Vince Rennie, chief investment officer at Wintherthur Life UK, tracks the increasing popularity of multi-manager among investors
THERE WAS A time when providers of financial products such as life companies saw themselves as experts in manufacturing, distribution and administration.
In this traditional model the company would have in-house product design, investment management, a direct sales force and huge armies of support and administration staff.
But all that is changing.
Recent developments have seen sales forces replaced by distribution through independent advisers, much of its administration capability outsourced to specialist companies and investment management delegated to external specialists.
Product design, typically the evolution of a tax wrapper, has tended to stay in-house but differentiation between products can be narrow and short-lived.
It is in the area of investment management where some of the most innovative developments have emerged.
The most interesting of these are in the area of multimanager offerings.
Investment management The 'multi-manager' description covers a variety of combinations.
This may be the simple delegation of management in a specific asset class to a single, specialist manager who can supplement an in-house investment capability.
Or it may be a multimanager offering in all asset classes.
This may or may not include an in-house offering but will offer the possibility of combining managers in fund of funds, or manager of managers strategies.
The combinations will be constructed to meet specific objectives by the investor, their own adviser, or the fund provider.
Fund of funds and manager of managers strategies are both based on the premise that no manager can be the best in all asset classes and therefore to use a single manager in a managed fund is likely to involve some mediocre performance in one or more asset classes.
Fund of funds strategies combine managers using the mechanism of existing pooled funds like unit trusts and Oeics.
Usually available in the retail market, fund of funds is managed by a fund manager who provides the asset allocation and the fund manager assessment expertise.
Manager of managers strategies are those which, rather than buying funds, appoint managers directly.
The manager then manages a segregated portfolio according to agreed investment criteria.
In this latter strategy, the manager of managers has a more hands-on role in monitoring the managers in the fund and does so at the individual stock level within each part of the portfolio.
In both strategies the objective is to achieve an enhanced risk/reward profile by blending together the best managers in different asset classes but also managers who have different risk characteristics in their process.
This can mean that there are natural hedges in the portfolio which reduce the overall risk.
Asset allocation Having identified the best managers, the multi-manager in both the fund of funds and manager of managers strategies must then blend them together.
This blending process has typically been where the asset allocator in the multi-manager operation adds value.
Traditionally top-down, tactical asset allocations strategies have been applied to meet the very broad objectives of what have been essentially managed funds.
More recent developments, as illustrated by Winterthur Life's Elite fund of funds range, have introduced more tailored investment objectives, initially by making available more cautious and aggressive strategies alongside the older style balanced managed fund.
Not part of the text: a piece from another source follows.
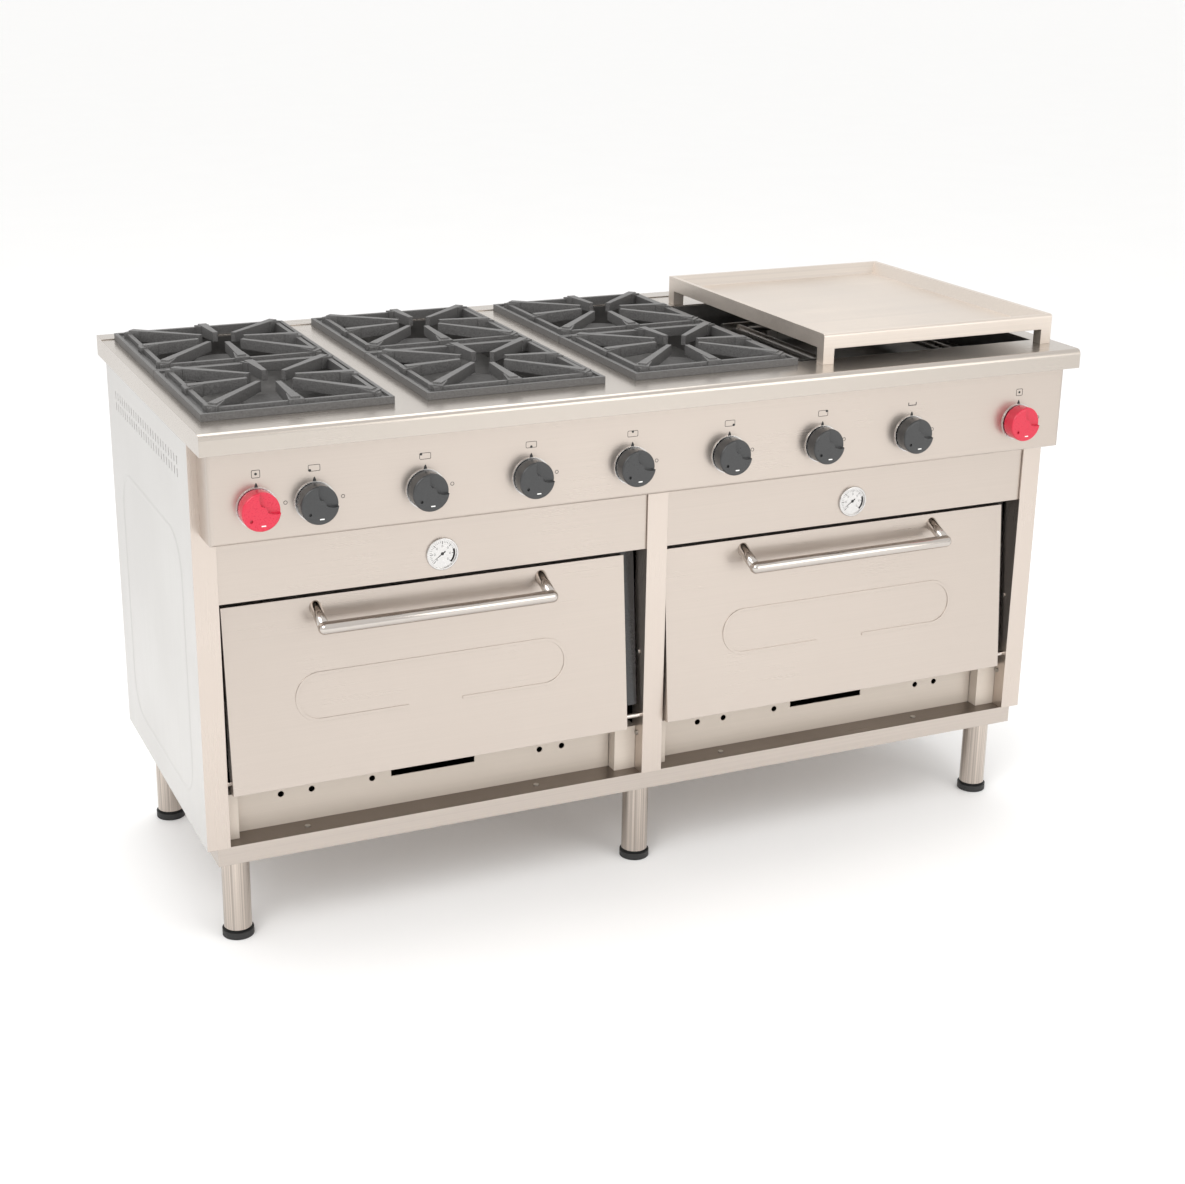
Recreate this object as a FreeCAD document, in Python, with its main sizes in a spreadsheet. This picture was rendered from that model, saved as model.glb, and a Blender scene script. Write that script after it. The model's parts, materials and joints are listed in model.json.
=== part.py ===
import FreeCAD, Part
import math
import os
import re

# Freestanding gas range: six open burners under cast grates, a lift-off griddle on four short legs,
# two ovens with bottom-hinged doors, nine control knobs and six round legs.
# Millimetres. X runs to the right, Y to the back, Z up; the origin is the middle of the footprint.

V = FreeCAD.Vector
SIZES = {
    # worktop
    "half_width": 750, "half_depth": 350, "top_height": 850, "rim_drop": 32, "top_sheet": 2,
    "nosing": 9, "trim_front": 312, "trim_sheet": 1.5,
    "cut_half": 132, "cut_front": -262, "cut_back": 284,
    "well_left": 262, "well_right": 716, "well_front": -258, "well_back": 228, "tray_low": 798,
    # carcass
    "side_out": 749, "sheet": 1.5, "post_face": 270, "post_width": 36, "carcass_low": 174,
    "carcass_back": 290, "flange_back": -230, "centre_left": -13, "centre_right": 23,
    # control panel
    "panel_half": 735.5, "panel_face": 331, "panel_low": 678.6, "panel_high": 817,
    # base tray and legs
    "tray_half": 732.5, "tray_front": -267, "tray_back": 286, "tray_bottom": 144, "tray_sheet": 2,
    "leg_side": 696, "leg_front": -222, "leg_rear": 236, "leg_radius": 22.2, "leg_wall": 1.5,
    "leg_low": 15, "foot_radius": 25, "foot_height": 15,
    # doors
    "door_width": 660, "door_height": 295, "door_deep": 18, "door_front": 22.7, "door_drop": 14.2,
    "pivot_y": -260, "pivot_z": 277, "door_tilt": 5.5, "pin_radius": 4, "pin_gap": 0.05,
    "left_door_x": -708, "right_door_x": 26,
    "handle_radius": 10, "handle_reach": 42, "handle_half": 185, "handle_down": 40,
    "ridge_half": 225, "ridge_high": 79, "ridge_down": 158, "ridge_width": 5, "ridge_proud": 1.4,
    # ovens
    "mouth_front": 5.3, "mouth_sheet": 2, "oven_low": 305, "oven_high": 552, "oven_back": 255,
    "fascia_face": 266, "fascia_low": 568, "gauge_z": 604, "gauge_radius": 26,
    # knobs and gas line
    "knob_z": 731, "knob_radius": 31.5, "knob_front": 363, "knob_back": 335, "stem_radius": 4,
    "pipe_radius": 13.5, "pipe_y": -290, "inlet_x": 690, "inlet_radius": 10.5, "inlet_end": 363,
    # grates and griddle
    "grate_wide": 290, "grate_deep": 293, "grate_front": -278, "grate_base": 850,
    "grate_rise": 13, "finger_top": 873, "finger_clear": 38,
    "griddle_left": 284, "griddle_right": 730, "griddle_front": -292, "griddle_back": 256,
    "griddle_leg": 25, "griddle_high": 900, "griddle_floor": 6, "griddle_wall": 7, "foot_square": 20,
}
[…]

This has been supplemented by the addition of sector fund of funds in specific asset classes.
This allows investors and advisers to use combinations of multi-manager funds to achieve a more customised blend.
This process can deliver cost savings and performance benefits over more traditional methods of fund selection.
The approach also continues to provide the risk reduction benefits associated with diversification with regard to individual companies and asset classes but now provides for diversification across managers as well.
The investor and adviser are helped even more with the development of online asset allocation models which allow the adviser to sit with their client and construct combinations of funds to achieve specific objectives, taking into account existing assets, including projected pension benefits, and with-profits investments.
It is likely that this trend of customisation will continue with generic solutions to specific objectives for the mass market, while high net worth investors use more tailored strategies.
This trend will likely be enhanced further with the exploitation of new investment categories allowed under Ucits III.
Mark of quality Multi-manager investment solutions are becoming more popular with investors, due to the increased choice that they have available, and with advisers who are able to share the compliance burden.
Providers have the expertise, systems and controls to carry out and maintain due diligence over managers and their processes.
They are also able to maintain all the documentation necessary to demonstrate adherence to the required standards.
Open architecture offerings provide investors with choice but multi-managers will, in the future, have to demonstrate that they offer a lot more than just a technology platform.
They will have to provide quality assurance over the funds available to allow advisers to feel confident over their recommendations.
Robust manager monitoring systems and predictable asset allocation performance will further enhance the value that multimanagers provide.
Investment advisers tend to split into those with inhouse analytical capabilities who will identify those funds which they are going to recommend and those without who require a high level of compliance support behind their service to clients.
Multi-managers need to be able to provide add-on products and services to those advisers whose own investment expertise makes it an essential part of their value proposition.
This may mean providing customised strategies involving a number of funds some of which may not be a part of the manager's standard offering.
Other advisers may be more comfortable with generic solutions to their clients' requirements.
These advisers and their clients are more likely to be attracted by the robust and compliant processes.